8 Bit MCUs have an upper hand in case of ease of development. They have few registers to tweak with making the development process easy. For example, a typical 32-bit ARM device has a lot of clock settings for the core. These settings are required to be set before the MCU starts operating. This can be quite easy for 8-bit MCUs, where you can do around with just initializing the stack pointer, which takes about 4 lines of code (for example Atmel’s tinyAVR and megaAVR). But 32 bit MCU manufacturers are doing their best to decimate this stereotype and are coming up with default templates and libraries, making the development process simpler and faster. Just include these files in your project, and all initializations are taken care of.


32-bit microcontrollers provide incredible computation power as they have 32-bit registers. If you are programming in assembly language, the register-size limitation for an 8 bit MCU becomes very evident. For example, we want to add two 32 bit numbers on an 8-bit microcontroller. We will have to divide the number into parts of 8 bit and calculate them differently, making our code more complex. If we are programming in C, this will be largely opaque, but off course, the underlying compiled code will be much long for 8 bit. So 8-bit microcontrollers are not a prudent choice for an application involving high computations.

But many applications require little or no computation power. For example a home automation application, which receives data from a sensor or a user and operates a relay. For such application considering the cost and development ease, one may choose an 8-bit microcontroller.


Traditional 8-bit MCUs lacked more peripherals, limited by the addressable memory space. As you increase on-chip peripherals, the registers to control them need to be addressed in the same available memory. On the other hand 32-bit MCUs are rich in peripherals, providing multiple ADCs, DACs, multiple timers, dedicated hardware for communication etc.

There are a few exceptions of 8-bit MCUs which provide rich peripherals as well.

Power Consumption

Considering power consumption while selecting a microcontroller depends upon its ultimate application. Like in the power electronic industry where I work, we deal with huge capacitors and resistances. A few milli-Amps here and there don’t make much a difference. Power consumption statistics are vital for battery operated systems. Saving few milliamps, may drastically improve the products battery life.

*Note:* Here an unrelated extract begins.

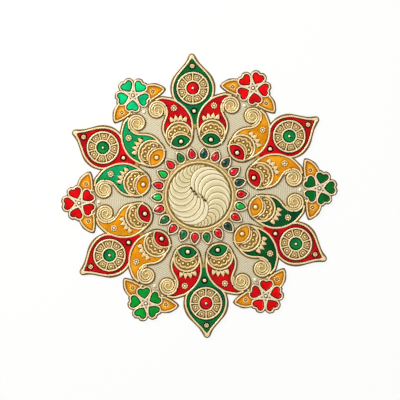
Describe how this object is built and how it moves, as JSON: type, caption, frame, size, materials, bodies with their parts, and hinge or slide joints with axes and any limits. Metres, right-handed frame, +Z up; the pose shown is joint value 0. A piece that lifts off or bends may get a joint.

When talking about Power consumption, we need to consider two aspects: active power consumption and static power consumption. The amount of time the microcontroller will spend in active mode versus static mode contributes significantly to the overall application power budget. If your MCU application includes a larger sleep time, you need to emphasise more on static power consumption.

8-bit microcontroller architecture is known to consume less current as there are few leaky transistors. Moreover, this technology has been for over few decades and has seen a remarkable improvement in terms of power consumption. 32-bit MCUs, on the other hand, consume relatively more power, though it may be in terms of few milli-Amperes.

But with the advent of Cortex M0+ 32-bit microcontrollers, things are bound to change. This technology was introduced in 2012 and is considered to have the most energy-efficient ARM processor as of 2016.

Market study

Looking at the advantages of 32-bit microcontroller, comparing the two would be like comparing apples and oranges. But to our surprise, 8-bit microcontrollers still hold a major share in the embedded worlds. In fact, they dominated the microcontroller market until 2014. According to Gartner.com, the overall microcontroller revenue declined in 2015 due to weak demand of industrial and automotive electronics market. 32 bit MCUs saw a strong growth due to smart cards and broad-based IOT applications and exceeded the 8 bit MCU market for the first time.

In a market where 5 years be like a few generation old, why hasn’t this age old 8-bit MCU technology waned?

The answer has little to do with it being 8 bit. For many developers and engineers, it’s about familiarity and ease of development. They are well-acquainted with this technology and employing a different one may be risky for business. This is the reason why manufacturers employ 8-bit MCUs in household appliances like air conditioners, washing machines, refrigerators, and dryers. It’s why car manufacturers still use it in automatic windows, locking system, mirrors, seats and interior lightings. It’s why engineers and local manufacturers still use them for motor control and other countless low-end applications.


To cut it short, if you application requires more processing and faster execution, 32 bit should be your choice. If you system needs less computation power, along with lower cost and energy efficiency 8-bit MCUs can be preferred. Though trends are changing, and mostly every embedded developer and engineer is switching to the 32-bit world.

Note: these are the author’s opinions and may vary from person to person.